I really have a hard time wrapping my mind around the strategies of anti-choice activists. I’ve encountered a few, and I’ve browsed some of their websites, and am so unimpressed with their tactics…but they seem to work effectively with some people.
We’re all familiar with their favorite choice of signage: preferably something with lots of blood splatters and body parts. This is quite blatantly an attempt to inspire aversion to what goes on beneath our skin, and encourage people to ignore the messiness of reality. It’s ugly but it works, to a degree (it also leads to desensitization; I notice that those sign-waving picketers aren’t prostrate with grief, as you’d expect if they were really feeling the message of their signs).
Their message could be whipped around and applied directly to, for instance, surgeons and oncologists. They also do bloody messy things, and they lop off parts and scar living, adult people. Shall we demand an end to surgery?
And then there’s the Big Lie. I have yet to meet a single anti-choice advocate with a shred of honesty and principle; the ones I’ve talked to are even more nauseating than creationists. They have a party line, and they stick to it…reason doesn’t even exist for these people, just blind, fawning adoration of babies, which they imagine to be sleeping inside the blood and meat of a living woman. So they say things like this without a stirring of conscience:
That’s just bizarre. What biologist has ever claimed that an oocyte was not alive? Of course it’s alive: sperm and egg are perfectly healthy, normal living haploid cells, the fertilized egg is a living cell, the immature oogonia and spermatogonia in the gonad are living cells, the primordial germ cells in the developing gonad are alive.

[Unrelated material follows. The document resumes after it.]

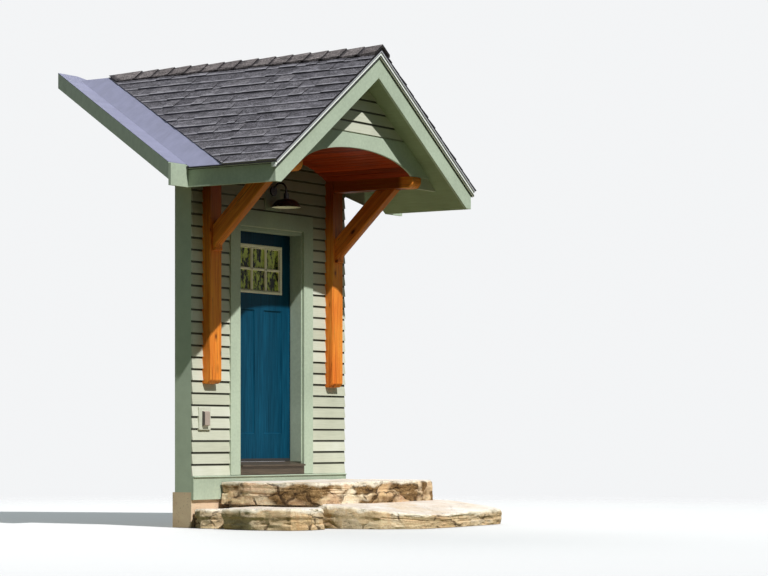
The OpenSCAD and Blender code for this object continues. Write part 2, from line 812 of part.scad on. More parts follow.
// Leaf with a glazed opening over two tall sunk panels on each face.
module door_leaf() {
    panel_x1 = leaf_half - stile_w;
    color("teal") difference() {
        slab([-leaf_half, leaf_y0, leaf_z0], [leaf_half, leaf_y1, leaf_z1]);
        slab([-lite_half_w, leaf_y0 - 1, lite_z0], [lite_half_w, leaf_y1 + 1, lite_z1]);
        for (s = [-1, 1], y = [leaf_y0 - 1, leaf_y1 - panel_depth])
            slab([s > 0 ? mid_stile_half : -panel_x1, y, panel_z0],
                 [s > 0 ? panel_x1 : -mid_stile_half, y + panel_depth + 1, panel_z1]);
    }
}

// Flat frames on both faces, holding the glass between them.
module door_lite_frame() {
    color("tan") for (y = [leaf_y0 - lite_frame_t, leaf_y1])
        difference() {
            slab([-lite_half_w - lite_frame_w, y, lite_z0 - lite_frame_w],
                 [lite_half_w + lite_frame_w, y + lite_frame_t, lite_z1 + lite_frame_w]);
            slab([-lite_half_w + 4, y - 1, lite_z0 + 4],
                 [lite_half_w - 4, y + lite_frame_t + 1, lite_z1 - 4]);
        }
}

module door_glass() {
    mid = (leaf_y0 + leaf_y1) / 2;
    color("lightblue", 0.5)
        slab([-lite_half_w, mid - glass_t / 2, lite_z0], [lite_half_w, mid + glass_t / 2, lite_z1]);
}

// Knob and bolt lock on both faces.
module door_handles() {
    color("black") for (face = [0, 1])
        translate([knob_x, face ? leaf_y1 : leaf_y0, 0]) rotate([face ? -90 : 90, 0, 0]) {
            translate([0, face ? -knob_z : knob_z, 0]) rotate_extrude()
                polygon([[0, 0], [32, 0], [32, 5], [14, 9], [12, 30], [22, 36], [27, 46], [25, 56],
                         [16, 62], [0, 63]]);
            translate([0, face ? -knob_z - bolt_rise : knob_z + bolt_rise, 0]) rotate_extrude()
                polygon([[0, 0], [30, 0], [29, 10], [16, 14], [14, 22], [0, 22]]);
        }
}

// Centre knuckles and plates of three butt hinges, on the leaf.
module door_hinges() {
    plate_t = 2;
    knuckle = barrel_h * 0.4;
    color("silver") for (z = hinge_zs) difference() {
        union() {
            translate([pin_x, pin_y, z - knuckle / 2]) cylinder(h = knuckle, r = barrel_r);
            slab([leaf_half, leaf_y0 + 8, z - knuckle / 2],
                 [leaf_half + plate_t, pin_y, z + knuckle / 2]);
        }
        translate([pin_x, pin_y, z - knuckle]) cylinder(h = 2 * knuckle, r = barrel_r - 3);
    }
}

// End knuckles, plates and pins of the hinges, on the jamb.
module jamb_hinges() {
    plate_t = 2;
    knuckle = barrel_h * 0.4;
    color("silver") for (z = hinge_zs) union() {
        for (s = [-1, 1]) {
            z0 = s > 0 ? z + knuckle / 2 + 0.5 : z - barrel_h / 2;
            translate([pin_x, pin_y, z0]) cylinder(h = (barrel_h - knuckle) / 2 - 0.5, r = barrel_r);
            slab([opening_half - plate_t, leaf_y0 + 8, z0],
                 [opening_half, pin_y, z0 + (barrel_h - knuckle) / 2 - 0.5]);
        }
        translate([pin_x, pin_y, z - barrel_h / 2]) cylinder(h = barrel_h, r = barrel_r - 3.4);
    }
}

foundation_wall();
sill_beam();
skirt_board();
wall_left();
wall_right();
wall_over_door();
wall_upper_panel();
jamb_left();
jamb_right();
jamb_head();
threshold();
door_casing();
inside_casing();
wall_posts();
beams();
braces();
vault_ceiling();
gable_wall();
arch_trim();
roof_frame_left();
roof_frame_right();
shingles_left();
shingles_right();
ridge_cap();
rake_board_left();
rake_board_right();
rake_trim();
eave_fascias();
main_fascia();
soffit_left();
soffit_right();
valley_flashing_left();
valley_flashing_right();
main_roof_deck();
lamp_block();
lamp_arm();
lamp_bulb();
lamp_shade();
outlet_block();
stone_landing();
stone_step();
stone_edging();
door_leaf();
door_lite_frame();
door_glass();
door_handles();
door_hinges();
jamb_hinges();
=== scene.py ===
# %% [markdown]
# # An entrance porch, dressed
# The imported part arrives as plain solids: a wall bay with a door, a gabled roof on two
# timber brackets, a vault and a stone landing. The cells below add what a solid leaves
# out, such as clapboards, shingles, grain and weathered stone, each in the place that the
# solids already give it.

# %% Load the frame
import bmesh
import bpy
import numpy as np
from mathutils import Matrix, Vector


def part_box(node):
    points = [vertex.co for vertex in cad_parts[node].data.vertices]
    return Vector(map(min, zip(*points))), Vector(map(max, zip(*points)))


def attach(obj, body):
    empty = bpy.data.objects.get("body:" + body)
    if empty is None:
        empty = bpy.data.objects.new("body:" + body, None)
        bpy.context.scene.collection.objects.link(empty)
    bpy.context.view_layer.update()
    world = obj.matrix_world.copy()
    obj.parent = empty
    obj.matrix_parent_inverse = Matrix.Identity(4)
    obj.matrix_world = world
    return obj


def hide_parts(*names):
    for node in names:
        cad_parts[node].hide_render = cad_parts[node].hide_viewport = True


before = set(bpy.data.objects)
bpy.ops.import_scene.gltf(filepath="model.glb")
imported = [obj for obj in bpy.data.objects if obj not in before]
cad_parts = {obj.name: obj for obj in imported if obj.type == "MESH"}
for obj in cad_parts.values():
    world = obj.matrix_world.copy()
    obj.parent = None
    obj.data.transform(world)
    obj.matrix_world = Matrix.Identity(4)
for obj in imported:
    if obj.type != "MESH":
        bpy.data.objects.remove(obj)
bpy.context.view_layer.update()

# %% [markdown]
# ## The camera
# The picture was taken from far to the left with a long lens held level, so uprights stay
# upright. Blender does the same with a level camera and a vertical shift, which slides the
# picture up without leaning the lens back.

# %% Camera
# The focal length and the horizon's height are in pixels of the picture.
PICTURE_WIDTH = 768
PICTURE_HEIGHT = 576
FOCAL_LENGTH = 2499.66
HORIZON = 438.2
lens = bpy.data.cameras.new("porch_camera")
lens.sensor_width = 36
lens.lens = FOCAL_LENGTH * lens.sensor_width / PICTURE_WIDTH
lens.shift_y = (HORIZON - PICTURE_HEIGHT / 2) / PICTURE_WIDTH
lens.clip_end = 200
camera = bpy.data.objects.new("porch_camera", lens)
camera.location = (-17.873, -13.136, 0.76)
camera.rotation_euler = (np.radians(90), 0, np.radians(-56.28))
bpy.context.scene.collection.objects.link(camera)
bpy.context.scene.camera = camera
print("lens", round(lens.lens, 1), "mm, shift", round(lens.shift_y, 3))

# %% [markdown]
# ## Shader maths as Python
# A material is a graph of nodes, which is slow to read when it is wired one link at a
# time. Here a small class wraps an output socket, so that 1 - mask or grain * 0.3 adds its
# own Math node. Colours can't pass a Math node, which would turn them grey, so they go
# through Mix. One method makes every other node: its settings first, then its sockets. A
# finish is the graph of one material, with the patterns that the cells below share.

# %% Colours and wires
def paint(red, green, blue):
    """A colour given as 0 to 255 on screen, turned into the linear light that shaders use."""
    share = np.array([red, green, blue]) / 255
    linear = np.where(share <= 0.04045, share / 12.92, ((share + 0.055) / 1.055) ** 2.4)
    return (*linear, 1.0)


def operator(operation, swapped=False):
    """A method that adds a Math node; swapped puts the other value before the wire."""
    def method(self, other=0.0):
        first, second = (other, self) if swapped else (self, other)
        return self.graph.node("Math", {"operation": operation}, {0: first, 1: second})
    return method


class Wire:
    """An output socket, with the operators that stand for Math nodes."""

    def __init__(self, graph, socket):
        self.graph = graph
        self.socket = socket

    __add__ = __radd__ = operator("ADD")
    __sub__ = operator("SUBTRACT")
    __rsub__ = operator("SUBTRACT", swapped=True)
    __mul__ = __rmul__ = operator("MULTIPLY")
    __abs__ = operator("ABSOLUTE")
    fraction = operator("FRACT")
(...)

The argument is never about whether some state is alive or not. Your appendix and tonsils are great masses of living cells, but if the organ becomes inflamed, doctors will cut them out and throw them away. Every time you poop, about a third of that mass that you excrete and flush away consists of living bacterial cells, yet no one hesitates and feels regret at the tragic loss of life when their hand is on the handle.

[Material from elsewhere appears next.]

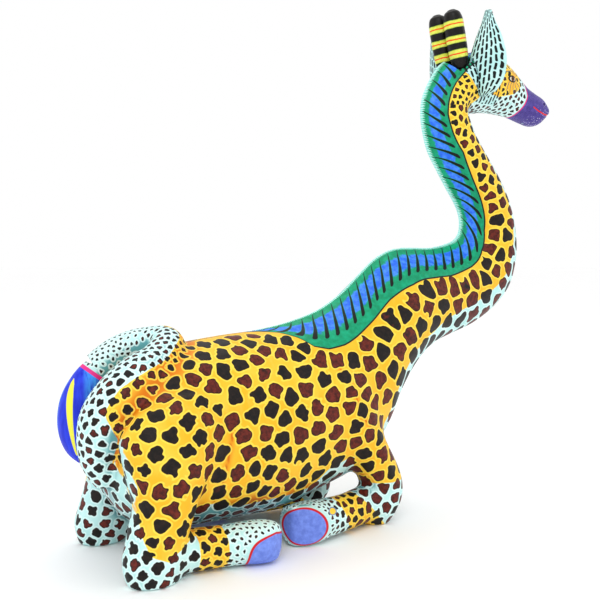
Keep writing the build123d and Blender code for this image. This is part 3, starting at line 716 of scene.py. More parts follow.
class Paint:
    def __init__(s, name):
        s.m = bpy.data.materials.new(name)
        s.m.use_nodes = True
        s.nt = s.m.node_tree
        s.nt.nodes.clear()
        s.out = s.nt.nodes.new("ShaderNodeOutputMaterial")
        s.b = s.nt.nodes.new("ShaderNodeBsdfPrincipled")
        s.nt.links.new(s.b.outputs[0], s.out.inputs[0])
        s.tc = s.nt.nodes.new("ShaderNodeTexCoord").outputs["Object"]
        s._a = {}

    def put(s, sock, v):
        if isinstance(v, bpy.types.NodeSocket):
            s.nt.links.new(v, sock)
        else:
            sock.default_value = v

    def math(s, op, a, b=0.0, c=None):
        n = s.nt.nodes.new("ShaderNodeMath")
        n.operation = op
        s.put(n.inputs[0], a)
        s.put(n.inputs[1], b)
        if c is not None:
            s.put(n.inputs[2], c)
        return n.outputs[0]

    def add(s, a, b): return s.math("ADD", a, b)
    def sub(s, a, b): return s.math("SUBTRACT", a, b)
    def mul(s, a, b): return s.math("MULTIPLY", a, b)
    def mx(s, a, b): return s.math("MAXIMUM", a, b)
    def mn(s, a, b): return s.math("MINIMUM", a, b)

    def attr(s, name):
        if name not in s._a:
            n = s.nt.nodes.new("ShaderNodeAttribute")
            n.attribute_type = "GEOMETRY"
            n.attribute_name = name
            s._a[name] = n.outputs["Fac"]
        return s._a[name]

    def ramp(s, x, a, b, lo=0.0, hi=1.0):
        """Smooth from lo at a to hi at b."""
        n = s.nt.nodes.new("ShaderNodeMapRange")
        n.interpolation_type = "SMOOTHSTEP"
        s.put(n.inputs["Value"], x)
        if a > b:
            a, b, lo, hi = b, a, hi, lo
        n.inputs["From Min"].default_value = a
        n.inputs["From Max"].default_value = b
        n.inputs["To Min"].default_value = lo
        n.inputs["To Max"].default_value = hi
        return n.outputs[0]

    def below(s, x, edge, w=0.10):
        return s.ramp(x, edge + w, edge - w)

    def mix(s, f, a, b):
        n = s.nt.nodes.new("ShaderNodeMix")
        n.data_type = "RGBA"
        s.put(n.inputs[0], f)
        s.put(n.inputs[6], lin(a) if isinstance(a, str) else a)
        s.put(n.inputs[7], lin(b) if isinstance(b, str) else b)
        return n.outputs[2]

    def noise(s, size, detail=2.0, rough=0.5, stretch=None, seed=0.0):
        """Noise with cells of that size in mm, about 0..1 round 0.5."""
        v = s.tc
        if stretch or seed:
            n = s.nt.nodes.new("ShaderNodeMapping")
            s.nt.links.new(v, n.inputs[0])
            n.inputs[1].default_value = (seed, seed * 0.7, -seed)
            if stretch:
                n.inputs[3].default_value = stretch
            v = n.outputs[0]
        n = s.nt.nodes.new("ShaderNodeTexNoise")
        s.nt.links.new(v, n.inputs["Vector"])
        n.inputs["Scale"].default_value = 1000.0 / size
        n.inputs["Detail"].default_value = detail
        n.inputs["Roughness"].default_value = rough
        return n.outputs["Fac"]

    def dots(s, size, r, seed=0.0):
        """Round dots of radius r (fraction of a cell), 1 inside."""
        n = s.nt.nodes.new("ShaderNodeTexVoronoi")
        s.nt.links.new(s.tc, n.inputs["Vector"])
        n.inputs["Scale"].default_value = 1000.0 / size
        n.inputs["Randomness"].default_value = 0.75
        return s.ramp(n.outputs["Distance"], r * 1.15, r * 0.85)

    def finish(s, col, rough, height, dist=0.00012, spec=0.22, coat=0.0):
        s.put(s.b.inputs["Base Color"], col)
        s.put(s.b.inputs["Roughness"], rough)
        s.b.inputs["Specular IOR Level"].default_value = spec
        if coat:
            s.b.inputs["Coat Weight"].default_value = coat
            s.b.inputs["Coat Roughness"].default_value = 0.25
        n = s.nt.nodes.new("ShaderNodeBump")
        n.inputs["Strength"].default_value = 1.0
        n.inputs["Distance"].default_value = dist
        s.put(n.inputs["Height"], height)
        s.nt.links.new(n.outputs[0], s.b.inputs["Normal"])
        return s.m


def spot_layer(M, ground, halo, w_halo=0.72):
    """Halo, black-brown and red-brown blobs over a ground colour."""
    wob = M.mul(M.sub(M.noise(1.5, 2.0, 0.6), 0.5), 0.35)
    d = M.add(M.attr("spot"), wob)
    r = M.attr("spot_id")
    col = M.mix(M.mul(M.ramp(d, w_halo + 0.2, w_halo - 0.2), 0.72), ground, halo)
    brush = M.noise(2.2, 3.0, 0.65, seed=3.1)
    patch = M.noise(4.0, 1.0, 0.5, seed=7.7)
    # share of red: none for most dark blobs, nearly full for the others
    share = M.add(M.ramp(r, 0.50, 0.60), M.mul(M.sub(patch, 0.5), 1.1))
    red = M.mul(M.ramp(share, 0.35, 0.65), M.ramp(d, -0.25, -0.65))
    darkc = M.mix(M.ramp(brush, 0.35, 0.75), "#0d0908", "#241812")
    redc = M.mix(M.ramp(brush, 0.3, 0.75), "#3f100a", "#74271a")
    blob = M.mix(red, darkc, redc)
    inside = M.below(d, 0.0, 0.12)
    return M.mix(inside, col, blob), inside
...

The argument is about whether that living thing is a person requiring extensive legal and moral protection, and it’s entirely clear that “life” is not a sufficient criterion, or people would be lobbying for the protection of turds and tonsils. We are not absolutists about protecting all life; we can’t be.

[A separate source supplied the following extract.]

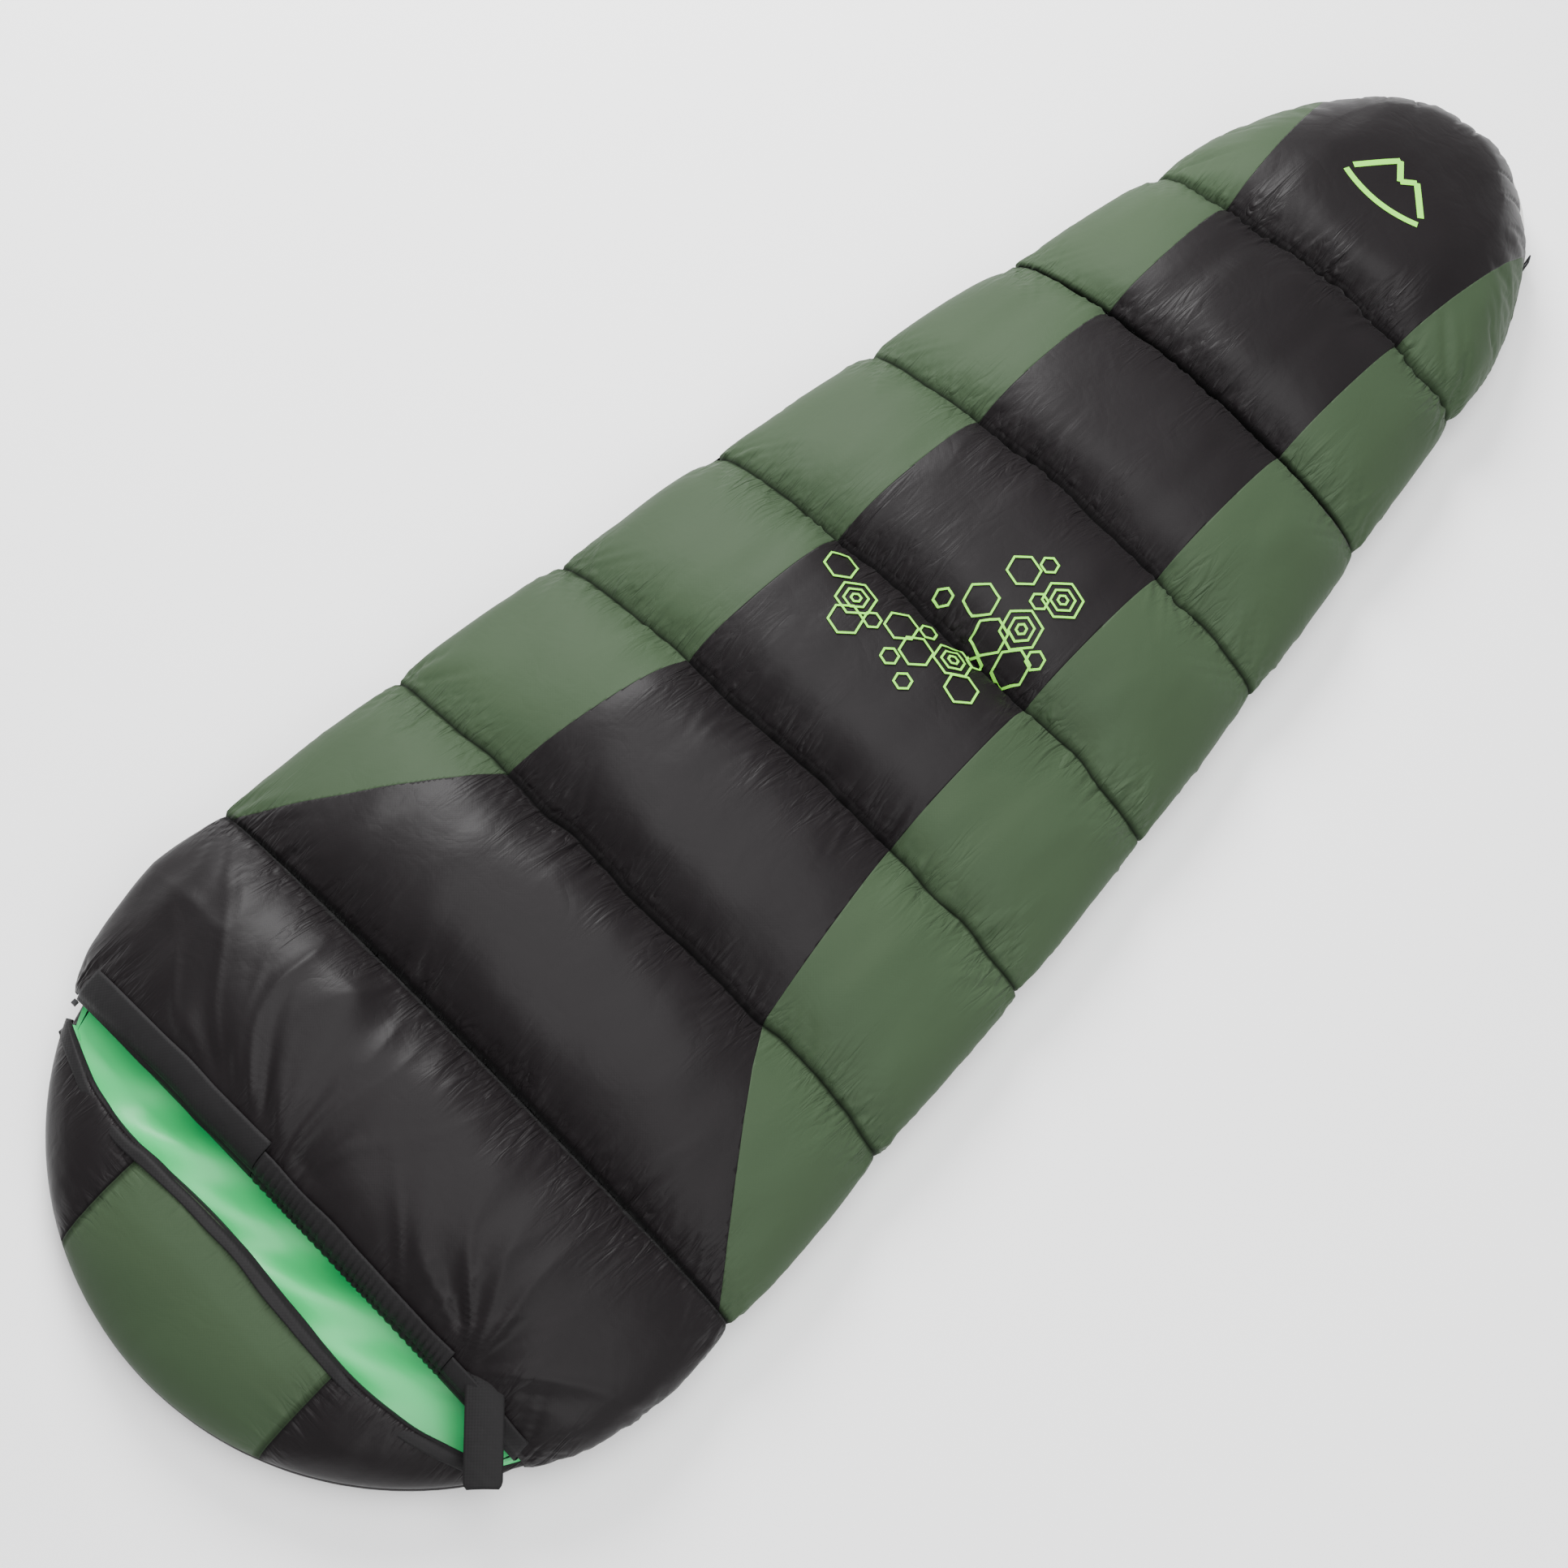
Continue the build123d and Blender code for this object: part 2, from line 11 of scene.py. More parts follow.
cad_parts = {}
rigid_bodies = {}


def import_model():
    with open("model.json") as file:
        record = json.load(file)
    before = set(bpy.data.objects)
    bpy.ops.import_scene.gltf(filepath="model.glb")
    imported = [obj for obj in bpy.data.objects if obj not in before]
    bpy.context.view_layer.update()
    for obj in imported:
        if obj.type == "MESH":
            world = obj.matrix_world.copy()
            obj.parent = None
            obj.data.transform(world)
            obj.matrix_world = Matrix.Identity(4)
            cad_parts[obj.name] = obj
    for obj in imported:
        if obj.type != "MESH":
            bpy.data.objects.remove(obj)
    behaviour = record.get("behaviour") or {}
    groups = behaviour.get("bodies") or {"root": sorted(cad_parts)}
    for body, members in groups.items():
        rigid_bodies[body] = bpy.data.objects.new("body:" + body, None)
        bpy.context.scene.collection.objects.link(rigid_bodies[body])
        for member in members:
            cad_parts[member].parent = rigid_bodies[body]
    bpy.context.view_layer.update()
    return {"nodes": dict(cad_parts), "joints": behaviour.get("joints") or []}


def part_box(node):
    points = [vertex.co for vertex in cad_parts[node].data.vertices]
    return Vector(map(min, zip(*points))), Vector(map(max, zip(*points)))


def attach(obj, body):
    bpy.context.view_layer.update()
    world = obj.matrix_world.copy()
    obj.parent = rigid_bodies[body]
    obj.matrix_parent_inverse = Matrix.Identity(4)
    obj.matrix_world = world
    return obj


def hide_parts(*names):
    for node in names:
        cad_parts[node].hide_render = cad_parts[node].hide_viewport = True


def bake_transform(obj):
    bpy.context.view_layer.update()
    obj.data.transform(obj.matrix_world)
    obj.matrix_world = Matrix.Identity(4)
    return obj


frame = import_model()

Even the anti-choicers know that. That’s why, if you look at the awful site that image came from, you discover their other argument: it’s a baby. It’s got fingers and toes and a face and its heart beats. This is a purely emotional argument, trying to compel you to empathize with something on the most superficial grounds. This is the motivation behind all those intrusive ultrasound laws — you are supposed to surrender reason and decide that because something has a face and hands and heartbeat, it is exactly the same as a teenage girl who wants to go to college, or the young woman who discovers her much-hoped-for pregnancy has gone awry and the fetus is lethally deformed. It’s demeaning to real human beings.
But here, here’s a living creature with a face and hands and a heartbeat.
It’s even got far more autonomy and functionality than a twelve-week fetus, and is adorably cute. Shall we also declare that women and newts are morally, socially, and legally equivalent? It seems to be the way we’re going.